**Supplied information**.
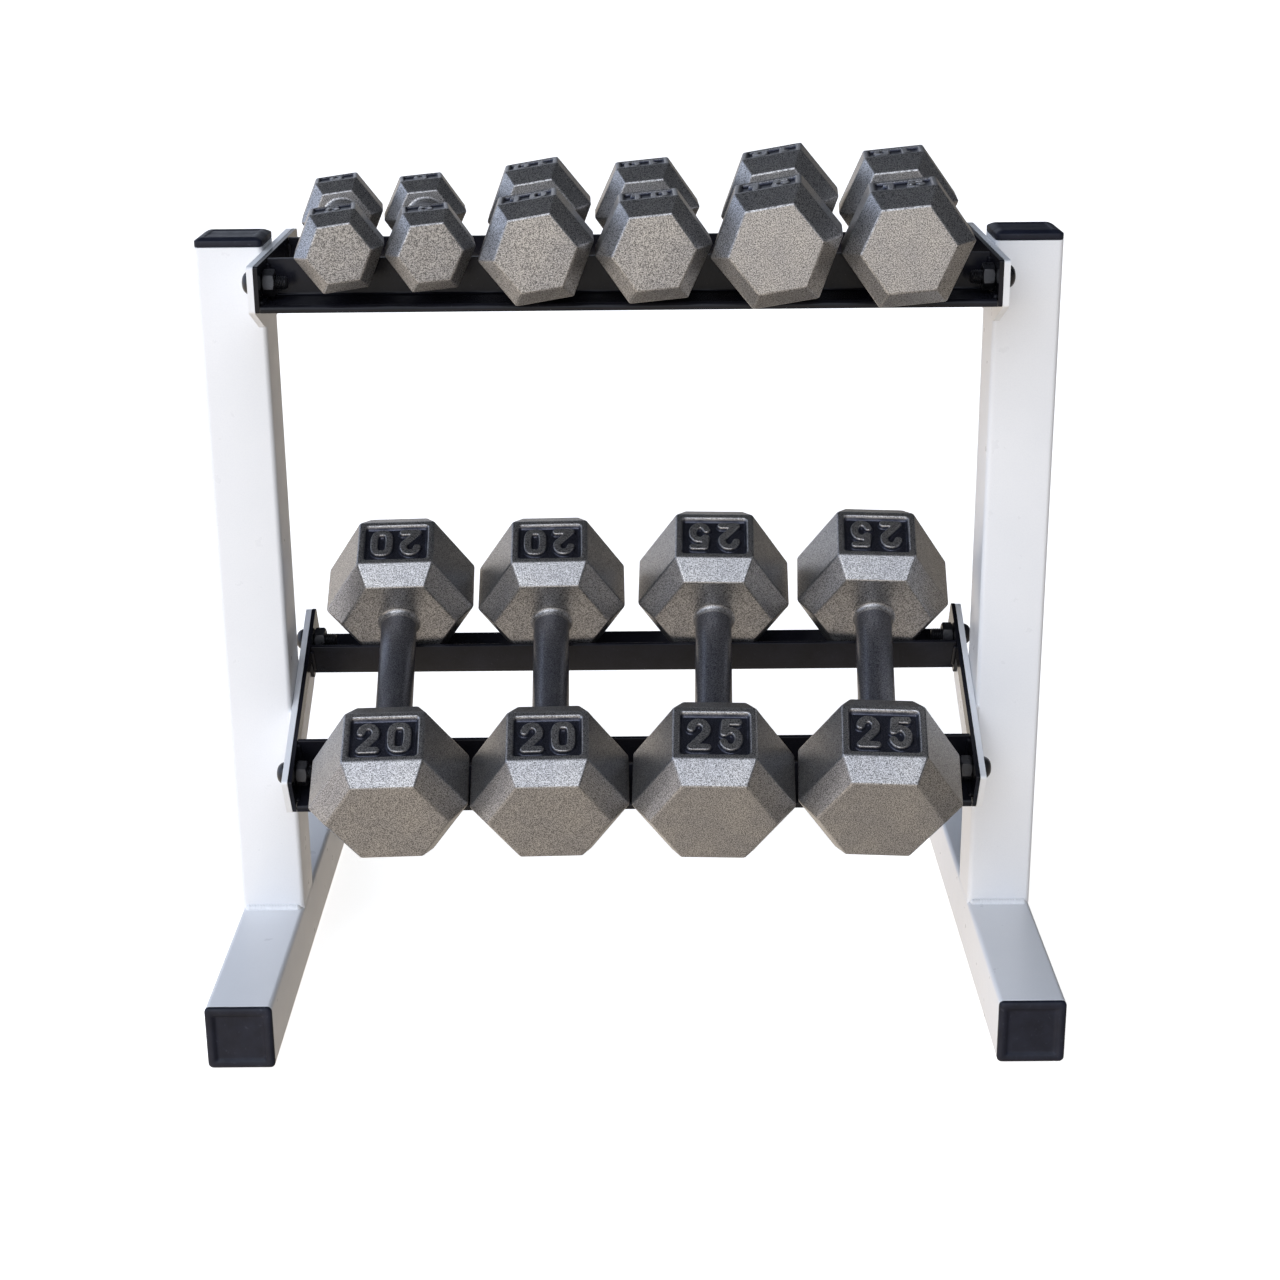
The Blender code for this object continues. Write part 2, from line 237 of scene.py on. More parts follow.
def cap_plastic():
    m = Nodes("black_plastic")
    c = m.coords()
    cloud = m.noise(c, 55.0, 3.0, 0.6)
    tone = m.ramp(cloud, [(0.3, (0.007, 0.008, 0.015)),
                          (0.7, (0.014, 0.016, 0.028))])
    scuff = m.noise(m.coords((1.0, 0.25, 1.0)), 260.0, 3.0, 0.7, 0.6)
    s = m.ramp(scuff, [(0.62, (0, 0, 0)), (0.80, (0.030, 0.032, 0.040))])
    col = m.mix(1.0, tone, s, "ADD")
    grain = m.noise(c, 2100.0, 2.0, 0.6)
    slow = m.noise(c, 240.0, 2.0, 0.5)
    h = m.math("MULTIPLY_ADD", slow, 1.5, grain)
    rough = m.maprange(m.noise(c, 90.0, 3.0, 0.6), 0.3, 0.7, 0.33, 0.50)
    return m.done(col, rough, m.bump(h, 0.5, 0.00010),
                  Specular_IOR_Level=0.22)


def hardware():
    m = Nodes("black_hardware")
    c = m.coords()
    cloud = m.noise(c, 160.0, 4.0, 0.65)
    tone = m.ramp(cloud, [(0.30, (0.012, 0.012, 0.014)),
                          (0.60, (0.022, 0.022, 0.026)),
                          (0.80, (0.055, 0.053, 0.052))])
    fine = m.noise(c, 1500.0, 2.0, 0.6)
    rough = m.maprange(cloud, 0.3, 0.75, 0.24, 0.46)
    return m.done(tone, rough, m.bump(fine, 0.4, 0.00006), Metallic=0.30,
                  Specular_IOR_Level=0.6)


def cast_iron(name, scale, dark, mid, light, metal, grit, rough0, rough1,
              panel=True):
    """Hammertone enamel: light cells in darker veins, over a cast skin."""
    m = Nodes(name)
    c = m.coords()
    cells = m.noise(c, scale, 3.0, 0.62, 0.0)
    fine = m.noise(c, scale * 2.1, 2.0, 0.6, 0.0)
    mixh = m.math("MULTIPLY_ADD", fine, 0.45, m.math("MULTIPLY", cells, 0.78))
    col = m.ramp(mixh, [(0.50, dark), (0.58, mid), (0.67, light),
                        (0.78, tuple(min(1.0, v * 1.25) for v in light))])
    slow = m.noise(c, 26.0, 4.0, 0.6)
    tint = m.ramp(slow, [(0.32, (0.86, 0.86, 0.88)), (0.68, (1.08, 1.06, 1.03))])
    col = m.mix(1.0, col, tint, "MULTIPLY")
    lump = m.noise(c, 120.0, 2.0, 0.5)
    if panel:
        # painted shade: the number recesses are coloured darker and bluer by depth;
        # raised digits stay grey
        rec = m.attr("recess")
        k = m.maprange(rec, 0.18, 0.62, 0.0, 1.0, True)
        recess_painted_shade = m.ramp(fine, [(0.38, (0.024, 0.025, 0.036)),
                             (0.55, (0.060, 0.064, 0.088)),
                             (0.68, (0.150, 0.152, 0.180))])
        col = m.mix(k, col, recess_painted_shade)
    h = m.math("MULTIPLY_ADD", lump, 0.8, mixh)
    n = m.bump(h, 0.75, grit)
    rough = m.maprange(mixh, 0.48, 0.68, rough1, rough0)
    return m.done(col, rough, n, Metallic=metal, Specular_IOR_Level=0.5,
                  Coat_Weight=0.10, Coat_Roughness=0.25)


WHITE = white_powder()
BLACK = black_powder()
CAP = cap_plastic()
STEEL = hardware()
IRON = cast_iron("grey_hammertone", 1250.0, (0.080, 0.078, 0.079),
                 (0.215, 0.209, 0.206), (0.44, 0.432, 0.426), 0.80,
                 0.00012, 0.28, 0.40)
# painted shade: the handle uses a darker copy of the head hammertone, standing in for
# the shade between the heads
GRIP_SHADED = cast_iron("grey_hammertone_grip_painted_shade", 1500.0, (0.035, 0.036, 0.044),
                 (0.085, 0.087, 0.100), (0.19, 0.19, 0.205), 0.66,
                 0.00008, 0.30, 0.42, panel=False)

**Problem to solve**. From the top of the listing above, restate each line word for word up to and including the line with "Specular_IOR_Level=0.22)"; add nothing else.

**Final result**.
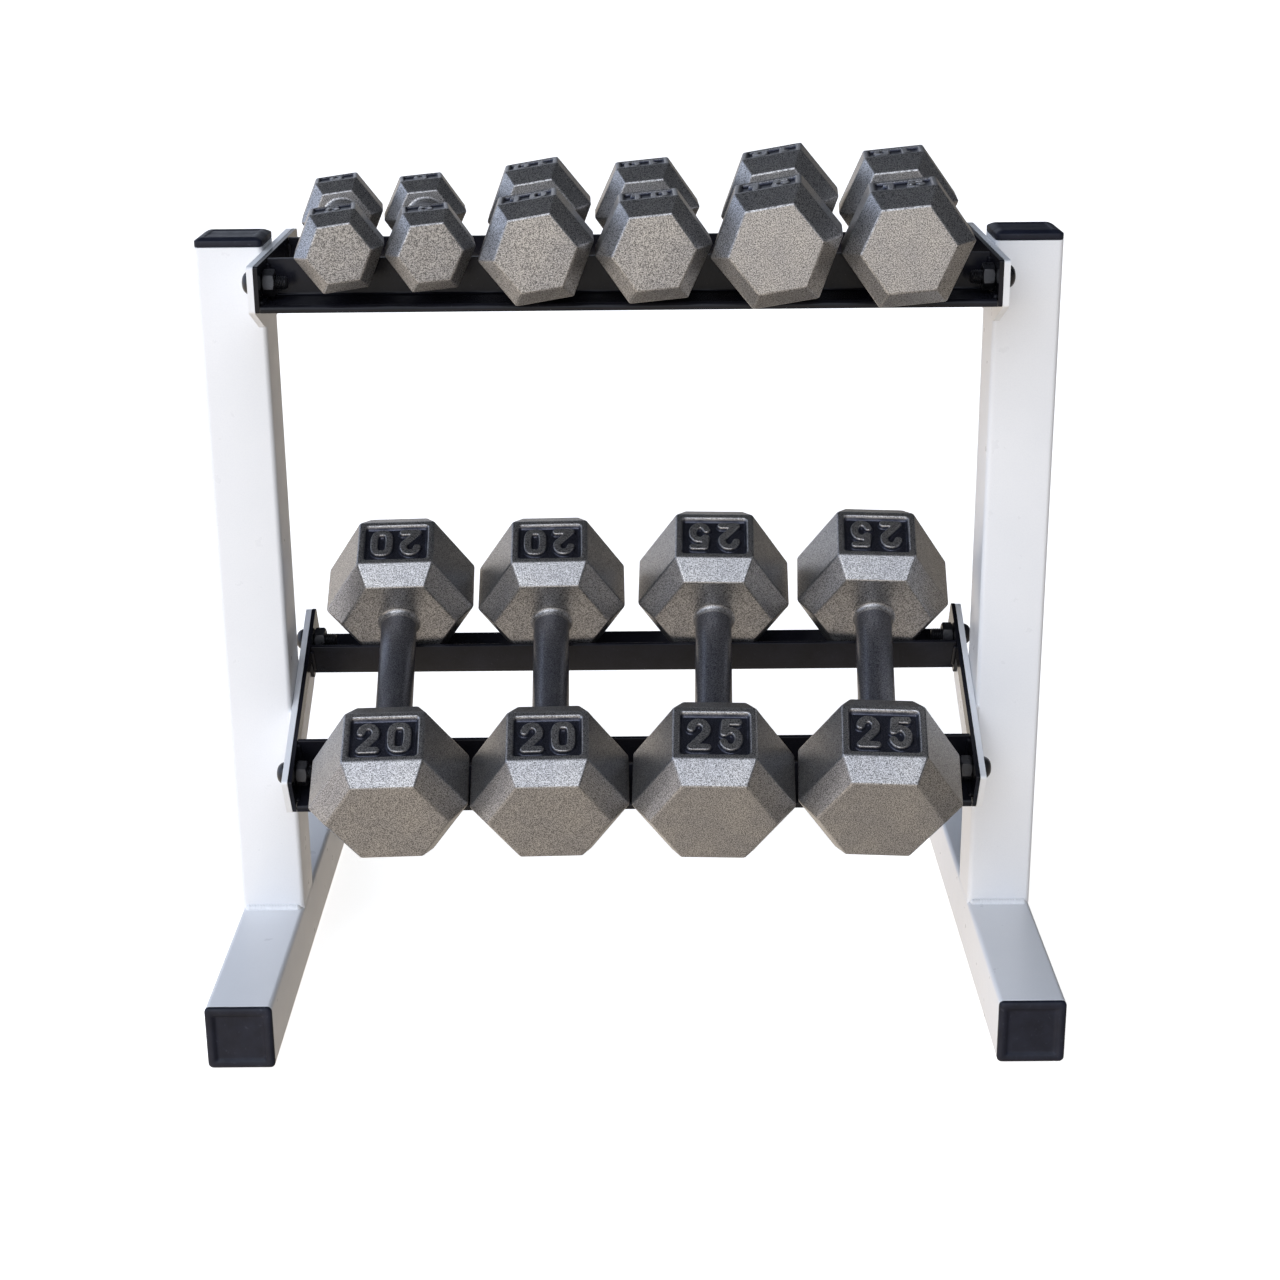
The Blender code for this object continues. Write part 2, from line 237 of scene.py on. More parts follow.
def cap_plastic():
    m = Nodes("black_plastic")
    c = m.coords()
    cloud = m.noise(c, 55.0, 3.0, 0.6)
    tone = m.ramp(cloud, [(0.3, (0.007, 0.008, 0.015)),
                          (0.7, (0.014, 0.016, 0.028))])
    scuff = m.noise(m.coords((1.0, 0.25, 1.0)), 260.0, 3.0, 0.7, 0.6)
    s = m.ramp(scuff, [(0.62, (0, 0, 0)), (0.80, (0.030, 0.032, 0.040))])
    col = m.mix(1.0, tone, s, "ADD")
    grain = m.noise(c, 2100.0, 2.0, 0.6)
    slow = m.noise(c, 240.0, 2.0, 0.5)
    h = m.math("MULTIPLY_ADD", slow, 1.5, grain)
    rough = m.maprange(m.noise(c, 90.0, 3.0, 0.6), 0.3, 0.7, 0.33, 0.50)
    return m.done(col, rough, m.bump(h, 0.5, 0.00010),
                  Specular_IOR_Level=0.22)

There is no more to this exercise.